Robert Nigel Paul Macaire CMG (born 19 February 1966) is a British diplomat who served as UK's Ambassador to Iran from 2018 to 2021. 

Macaire has held a number of senior posts in the  Foreign and Commonwealth Office (FCO), and prior to his Iran posting he was the Director of Political Risk in BG Group plc.

Career 
Rob Macaire joined the Ministry of Defence in 1987, and worked on a number of issues including procurement policy and supporting Special Forces, before transferring to the Foreign and Commonwealth Office (FCO) in 1990. His first diplomatic posting was in Bucharest, Romania from 1991 to 1995. He returned to the UK to work on the Middle East, following which he was posted to Washington, as First Secretary Middle East and Counter Terrorism, from 1998 to 2002. This included dealing with the aftermath of the 9/11 terrorist attacks.

In 2002 Macaire returned to London to head the Counter Terrorism Policy Department in the Foreign Office in the immediate post 9/11 period. He served as Political Counsellor in New Delhi, India from 2004 to 2006, during which time he led a team responding to the 2004 Indian Ocean earthquake and tsunami in Phuket, Thailand. He returned to London as Director of Consular Services, responsible for all support to UK nationals abroad, including crisis response. In 2008 he was appointed British High Commissioner to Nairobi, Kenya, where he served until 2011. In Nairobi, he was involved among other things with Kenyans' efforts to fight corruption in their country, support for Kenya's new constitution in 2010, and was responsible for UK dealings with Somalia, including kidnap and hijack cases.

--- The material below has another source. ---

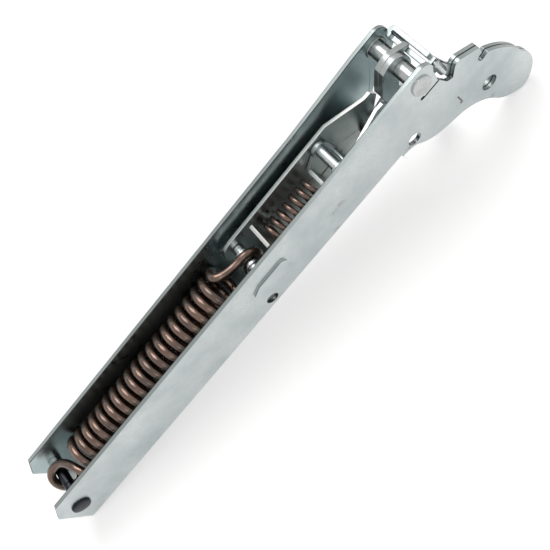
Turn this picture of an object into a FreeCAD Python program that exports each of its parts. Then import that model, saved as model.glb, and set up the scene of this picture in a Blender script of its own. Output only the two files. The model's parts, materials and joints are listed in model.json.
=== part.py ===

Macaire has also worked as Director of Political Risk in BG Group plc.

On 14 March 2018 the British Foreign and Commonwealth Office announced Rob Macaire as the new envoy to Tehran, replacing Nicholas Hopton.

Arrest in Iran

Macaire was arrested on 11 January 2020 during protests in Tehran about the shooting down of Flight 752 to Ukraine, but released shortly afterwards. In reaction, the FCO described his arrest as "a flagrant violation of international law", and Foreign Secretary Dominic Raab suggested that Iran was engaged in a "march to pariah status". Macaire maintained he did not attend a protest, but a vigil for victims of the plane crash and noted that "arresting diplomats is of course illegal".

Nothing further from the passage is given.